- Type: Air-to-surface missile
- Place of origin: United States

Service history
- Used by: United States Air Force

Production history
- Designed: 1956–1961
- Manufacturer: Minneapolis-Honeywell

Specifications
- Length: 5.6 feet (1.7 m)
- Diameter: 12 inches (300 mm)
- Engine: Dual-thrust rocket Boost phase: 9,900 lb_{f} (44 kN) Terminal phase: 2,500 lb_{f} (11 kN)
- Propellant: Solid fuel
- Launch platform: B-58 Hustler

= Wagtail (missile) =

The Wagtail missile, also known as "Wag Tail", was a short-range nuclear missile developed in the late 1950s by Minneapolis-Honeywell under a contract awarded by the United States Air Force. Intended for use as an auxiliary weapon by bomber aircraft, the missile was successfully test fired in 1958, but the program was cancelled in the early 1960s.

==Design and development==
The Wagtail project was initiated in 1956, with Minneapolis-Honeywell being contracted to develop a short-range, solid-rocket-powered missile. The missile would be armed with a low-yield nuclear warhead, and was intended for use as a tactical support missile by supersonic aircraft engaged in low-level attacks.

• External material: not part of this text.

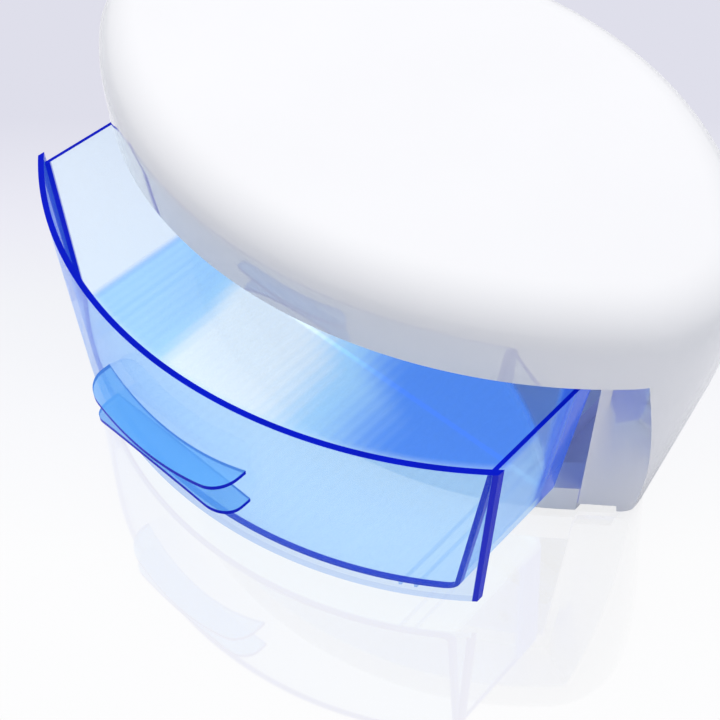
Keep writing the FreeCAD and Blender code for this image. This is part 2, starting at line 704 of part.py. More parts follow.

The Wagtail missile was intended to be fitted with a guidance system that utilised an inertial navigation system and a terrain-following radar, which allowed the missile to be fired from and navigate at extremely low altitudes. The missile was equipped with small retrorockets that retarded the missile following release, allowing the launching aircraft the opportunity to escape the blast wave from the missile's warhead.

==Operational history==
By 1958, the Wagtail project had progressed to the point of live-fire flight testing; the missile was planned to be fitted to the B-58 Hustler bomber in operational service, while an alternative configuration was proposed as a bomber defense missile, which would be fired rearwards from the carrier aircraft. However, in the early 1960s (prior to fiscal year 1962), despite the missiles' flight testing having proved successful, the Wagtail project was canceled.